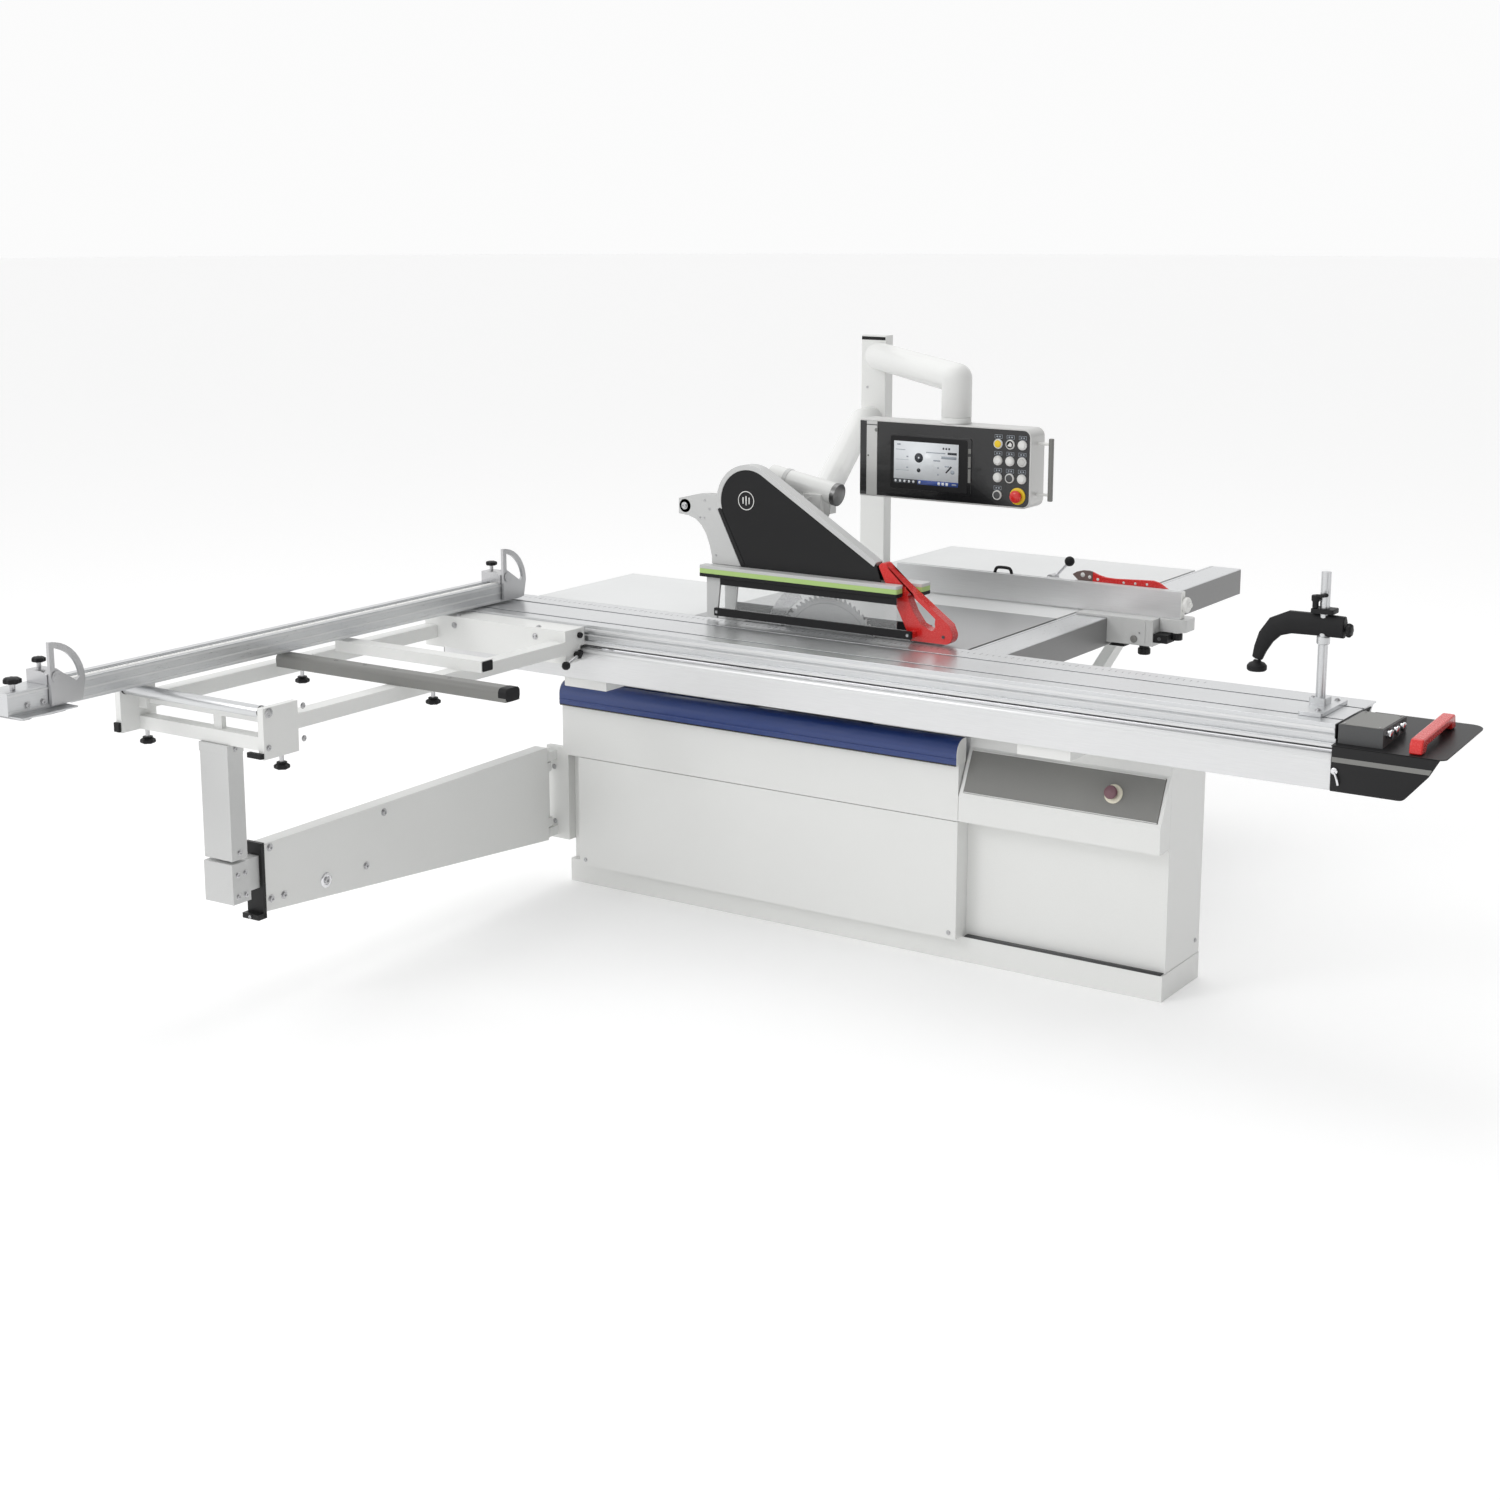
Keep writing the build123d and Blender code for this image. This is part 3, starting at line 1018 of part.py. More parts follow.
# ---------------------------------------------------------------- control panel
SCREEN = (820.0, 1100.0, 1271.0, 1442.0)
FASCIA_DEPTH = 6.0
ESTOP = (1272.0, 1279.0)


def button_spots():
    """Centres of the push-buttons: a grid that leaves out the place of the emergency stop."""
    grid = [(x, z) for z in BUTTON_Z for x in BUTTON_X]
    return [(x, z) for x, z in grid if math.hypot(x - ESTOP[0], z - ESTOP[1]) > 40]


def panel_boom():
    """Bent tube from the column to the top of the panel."""
    boom = tube_between((COLUMN_X + 20, COLUMN_Y - 26, BOOM_Z), (DROP_X, DROP_Y, BOOM_Z), BOOM_RADIUS)
    boom += Pos(DROP_X, DROP_Y, BOOM_Z) * Sphere(BOOM_RADIUS)
    boom += tube_between((DROP_X, DROP_Y, BOOM_Z), (DROP_X, DROP_Y, PANEL_Z1 + 20), BOOM_RADIUS)
    boom += tube_between((DROP_X, DROP_Y, PANEL_Z1 + 30), (DROP_X, DROP_Y, PANEL_Z1 - 30), 16)
    boom -= block(0, COLUMN_X + COLUMN_WIDTH, COLUMN_Y - COLUMN_DEPTH / 2, COLUMN_Y + 200, 1500, 1700)
    return boom


def panel_housing():
    """Rear housing of the control panel, turning on the boom's stub, with a side handle."""
    y0, y1 = PANEL_FRONT + FASCIA_DEPTH, PANEL_FRONT + PANEL_DEPTH
    housing = block(PANEL_X0, PANEL_X1, y0, y1, PANEL_Z0, PANEL_Z1)
    housing = rounded(housing, Axis.Z, 6)
    housing += Pos(DROP_X, DROP_Y, PANEL_Z1 + 9) * Cylinder(36, 20)
    housing -= Pos(DROP_X, DROP_Y, PANEL_Z1) * Cylinder(16 + PIN_CLEARANCE, 62)
    for x, z in button_spots():
        housing -= disc(x, z, BUTTON_RADIUS + 0.5, y0 - 5, y0 + 26)
    housing -= disc(*ESTOP, 19, y0 - 5, y0 + 26)
    handle = block(PANEL_X1 - 2, PANEL_X1 + 54, y0 + 32, y0 + 50, 1268, 1456)
    handle -= block(PANEL_X1 - 5, PANEL_X1 + 38, y0 + 30, y0 + 52, 1284, 1440)
    return housing + handle


def panel_fascia():
    """Front plate with a raised screen frame and the button holes."""
    x0, x1, z0, z1 = SCREEN
    y1 = PANEL_FRONT + FASCIA_DEPTH
    fascia = rounded(block(PANEL_X0, PANEL_X1, PANEL_FRONT, y1, PANEL_Z0, PANEL_Z1), Axis.Y, 5)
    fascia += block(x0, x1, PANEL_FRONT - 4, y1 - 1, z0, z1)
    fascia -= block(x0 + 12, x1 - 12, PANEL_FRONT - 5, PANEL_FRONT - 1, z0 + 12, z1 - 12)
    for x, z in button_spots():
        fascia -= disc(x, z, BUTTON_RADIUS + 0.5, PANEL_FRONT - 5, y1 + 1)
    return fascia - disc(*ESTOP, 12.5, PANEL_FRONT - 5, y1 + 1)


def push_button(x, z):
    """A push-button with a raised cap and a plunger."""
    button = disc(x, z, BUTTON_RADIUS, PANEL_FRONT - 9, PANEL_FRONT + 12)
    return button + disc(x, z, BUTTON_RADIUS + 4, PANEL_FRONT - 9, PANEL_FRONT - 5)


def panel_buttons():
    """All push-buttons of the panel."""
    return [push_button(x, z) for x, z in button_spots()]


def estop_button():
    """Mushroom emergency stop."""
    x, z = ESTOP
    stop = disc(x, z, 12, PANEL_FRONT - 10, PANEL_FRONT + 12)
    stop += disc(x, z, 19, PANEL_FRONT - 24, PANEL_FRONT - 9)
    return fillet(stop.edges().filter_by(GeomType.CIRCLE).sort_by(Axis.Y)[:1], 4)


save("rip_fence_carriage", rip_fence_carriage())
save("rip_fence_bar", rip_fence_bar())
save("rip_fence_lever", rip_fence_lever())
save("push_stick", push_stick())
save("tilt_frame", tilt_frame())
save("lift_slide", lift_slide())
save("saw_arbor", saw_arbor())
save("main_blade", main_blade())
save("scoring_blade", scoring_blade())
save("riving_knife", riving_knife())
save("motor", motor())
save("drive_belt", drive_belt())
save("guard_hood", guard_hood())
save("guard_bracket", *guard_bracket())
save("guard_bars", *guard_bars())
save("guard_window", *guard_window())
save("guard_nose", guard_nose())
save("guard_boom", guard_boom())
save("panel_boom", panel_boom())
save("panel_housing", panel_housing())
save("panel_fascia", panel_fascia())
save("panel_buttons", *panel_buttons())
save("estop_button", estop_button())
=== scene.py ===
import math

import bmesh
import bpy
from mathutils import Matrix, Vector


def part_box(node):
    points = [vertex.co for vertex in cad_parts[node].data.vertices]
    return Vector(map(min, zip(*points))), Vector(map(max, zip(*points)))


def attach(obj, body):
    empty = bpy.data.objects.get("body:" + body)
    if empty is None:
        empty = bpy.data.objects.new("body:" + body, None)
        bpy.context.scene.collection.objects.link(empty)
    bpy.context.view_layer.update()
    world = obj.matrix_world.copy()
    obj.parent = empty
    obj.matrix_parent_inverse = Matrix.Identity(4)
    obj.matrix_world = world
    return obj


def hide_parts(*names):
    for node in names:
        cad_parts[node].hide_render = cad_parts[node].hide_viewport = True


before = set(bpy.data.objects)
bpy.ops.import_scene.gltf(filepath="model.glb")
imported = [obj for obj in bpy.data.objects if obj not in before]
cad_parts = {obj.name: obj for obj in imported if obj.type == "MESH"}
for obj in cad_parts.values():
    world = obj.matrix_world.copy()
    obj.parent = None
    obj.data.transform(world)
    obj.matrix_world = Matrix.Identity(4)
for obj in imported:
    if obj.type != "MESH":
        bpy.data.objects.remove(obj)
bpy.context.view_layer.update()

MM = 0.001


# ------------------------------------------------------------------ camera, light and floor
CAMERA_PLACE = (3.4586, -6.0597, 2.2418)
CAMERA_TURN = (78.37, 0.0, 33.64)
CAMERA_LENS = 55.86
CAMERA_SHIFT = -0.0653


def make_camera():
    data = bpy.data.cameras.new("camera")
    data.lens = CAMERA_LENS
    data.sensor_width = 36.0
    data.shift_y = CAMERA_SHIFT
    data.clip_end = 100.0
    camera = bpy.data.objects.new("camera", data)
    camera.location = CAMERA_PLACE
    camera.rotation_euler = [math.radians(a) for a in CAMERA_TURN]
    bpy.context.scene.collection.objects.link(camera)
    bpy.context.scene.camera = camera


def area_light(name, place, size, power, target=(0.2, 0.0, 0.7)):
    data = bpy.data.lights.new(name, "AREA")
    data.shape = "RECTANGLE"
    data.size, data.size_y = size
    data.energy = power
    light = bpy.data.objects.new(name, data)
    light.location = place
    light.rotation_euler = (Vector(target) - Vector(place)).to_track_quat("-Z", "Y").to_euler()
    bpy.context.scene.collection.objects.link(light)


def make_stage():
    world = bpy.data.worlds.new("studio")
    bpy.context.scene.world = world
    world.use_nodes = True
    background = world.node_tree.nodes["Background"]
    background.inputs["Color"].default_value = (1.0, 1.0, 1.0, 1.0)
    place = world.node_tree.nodes.new("ShaderNodeTexCoord")
    split = world.node_tree.nodes.new("ShaderNodeSeparateXYZ")
    fade = world.node_tree.nodes.new("ShaderNodeMapRange")
    fade.interpolation_type = "SMOOTHSTEP"
    fade.inputs["From Min"].default_value = 0.15
    fade.inputs["From Max"].default_value = 0.75
    fade.inputs["To Min"].default_value = 0.97
    fade.inputs["To Max"].default_value = 0.30
    links = world.node_tree.links
    links.new(place.outputs["Generated"], split.inputs["Vector"])
    links.new(split.outputs["X"], fade.inputs["Value"])
    links.new(fade.outputs["Result"], background.inputs["Strength"])
    area_light("key", (-4.0, -7.5, 6.0), (3.0, 3.0), 120)
    area_light("top", (-1.0, 1.5, 7.0), (4.0, 4.0), 70)
    bpy.ops.mesh.primitive_circle_add(vertices=96, radius=60.0, fill_type="NGON")
    floor = bpy.context.object
    floor.name = "studio_floor"
    paint = finish("floor_paint", (0.93, 0.93, 0.93), 0.8, vary=0.0, rough_vary=0.0, bump=0.0)
    shader = paint.node_tree.nodes["Principled BSDF"]
    shader.inputs["Emission Color"].default_value = (1.0, 1.0, 1.0, 1.0)
    shader.inputs["Emission Strength"].default_value = 0.16
    floor.data.materials.append(paint)
    bpy.context.scene.view_settings.view_transform = "Standard"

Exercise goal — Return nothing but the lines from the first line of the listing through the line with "return boom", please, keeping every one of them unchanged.

Problem solution —
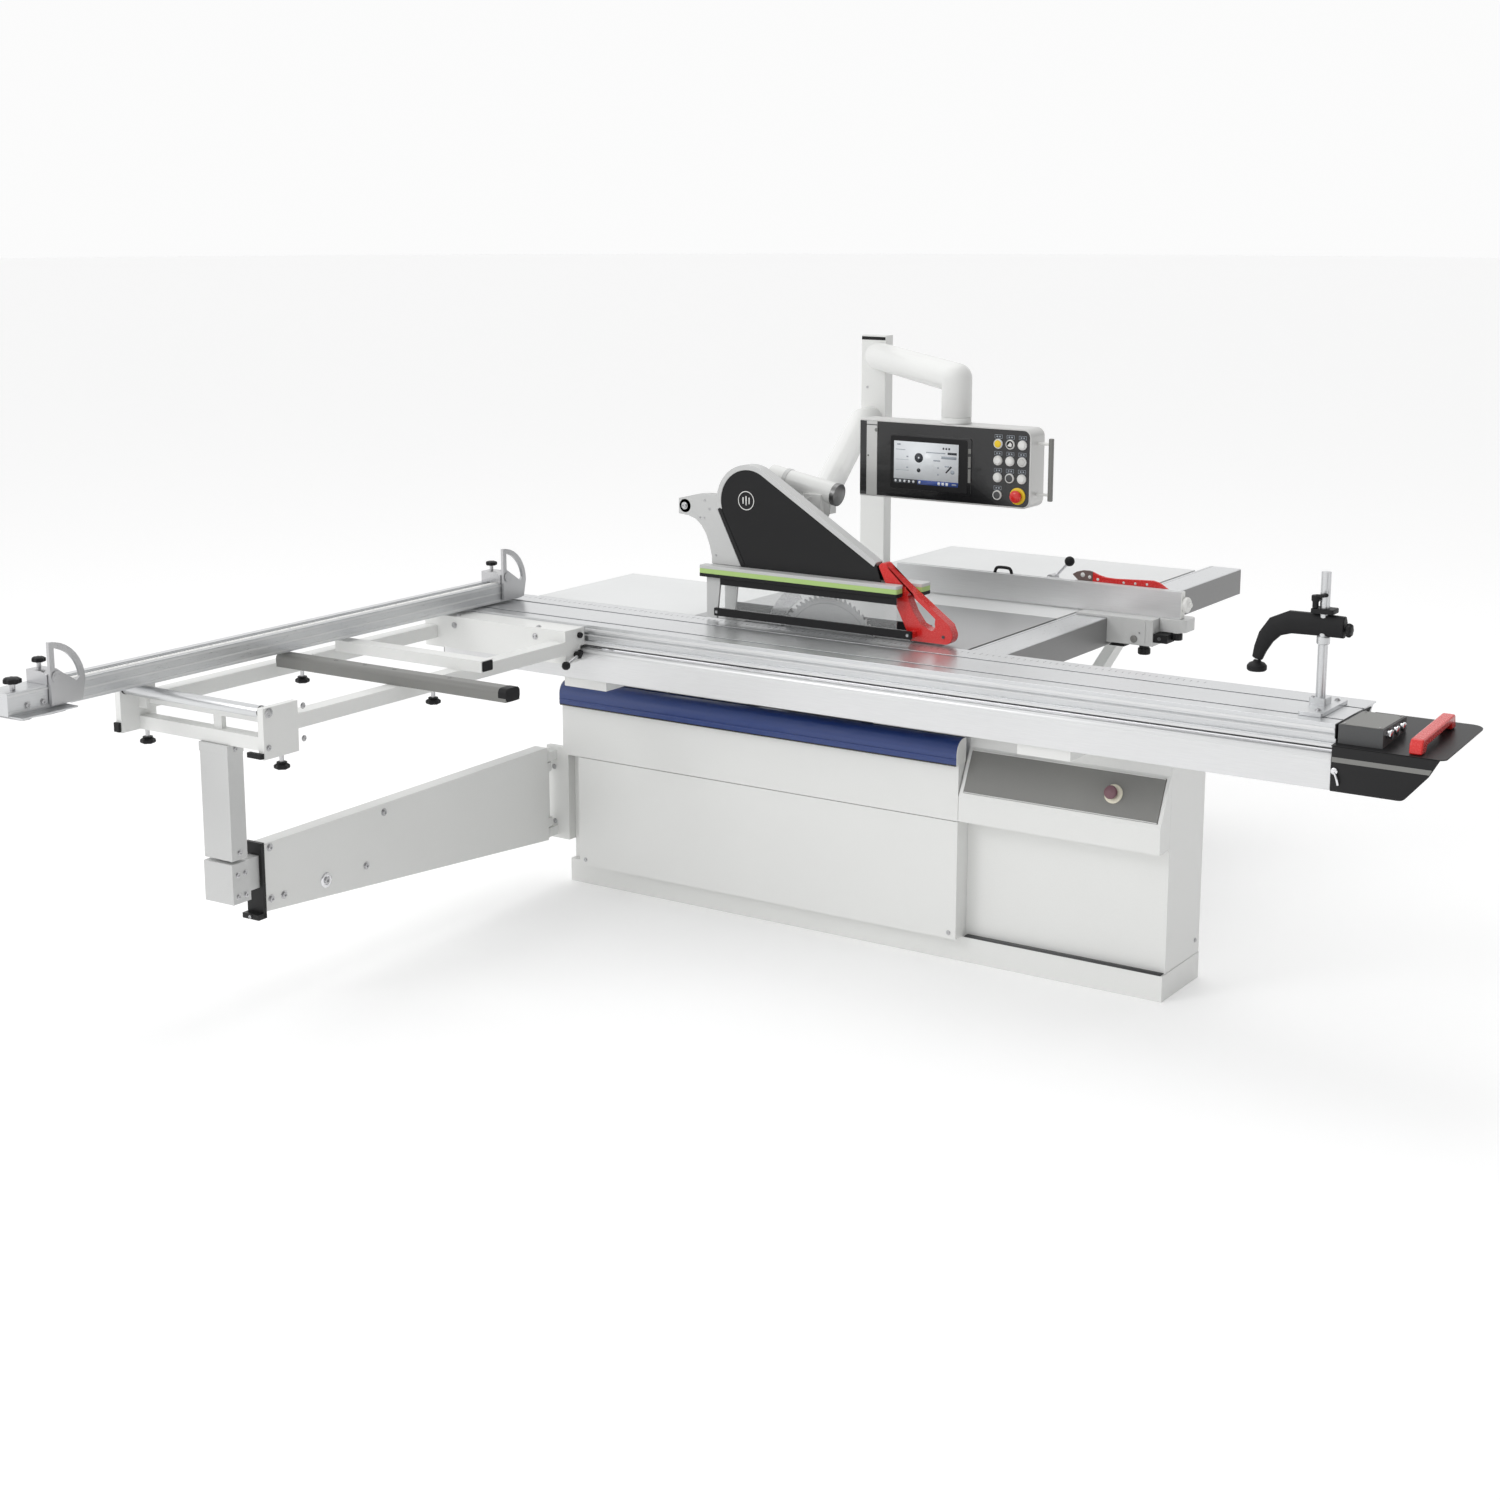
Keep writing the build123d and Blender code for this image. This is part 3, starting at line 1018 of part.py. More parts follow.
# ---------------------------------------------------------------- control panel
SCREEN = (820.0, 1100.0, 1271.0, 1442.0)
FASCIA_DEPTH = 6.0
ESTOP = (1272.0, 1279.0)


def button_spots():
    """Centres of the push-buttons: a grid that leaves out the place of the emergency stop."""
    grid = [(x, z) for z in BUTTON_Z for x in BUTTON_X]
    return [(x, z) for x, z in grid if math.hypot(x - ESTOP[0], z - ESTOP[1]) > 40]


def panel_boom():
    """Bent tube from the column to the top of the panel."""
    boom = tube_between((COLUMN_X + 20, COLUMN_Y - 26, BOOM_Z), (DROP_X, DROP_Y, BOOM_Z), BOOM_RADIUS)
    boom += Pos(DROP_X, DROP_Y, BOOM_Z) * Sphere(BOOM_RADIUS)
    boom += tube_between((DROP_X, DROP_Y, BOOM_Z), (DROP_X, DROP_Y, PANEL_Z1 + 20), BOOM_RADIUS)
    boom += tube_between((DROP_X, DROP_Y, PANEL_Z1 + 30), (DROP_X, DROP_Y, PANEL_Z1 - 30), 16)
    boom -= block(0, COLUMN_X + COLUMN_WIDTH, COLUMN_Y - COLUMN_DEPTH / 2, COLUMN_Y + 200, 1500, 1700)
    return boom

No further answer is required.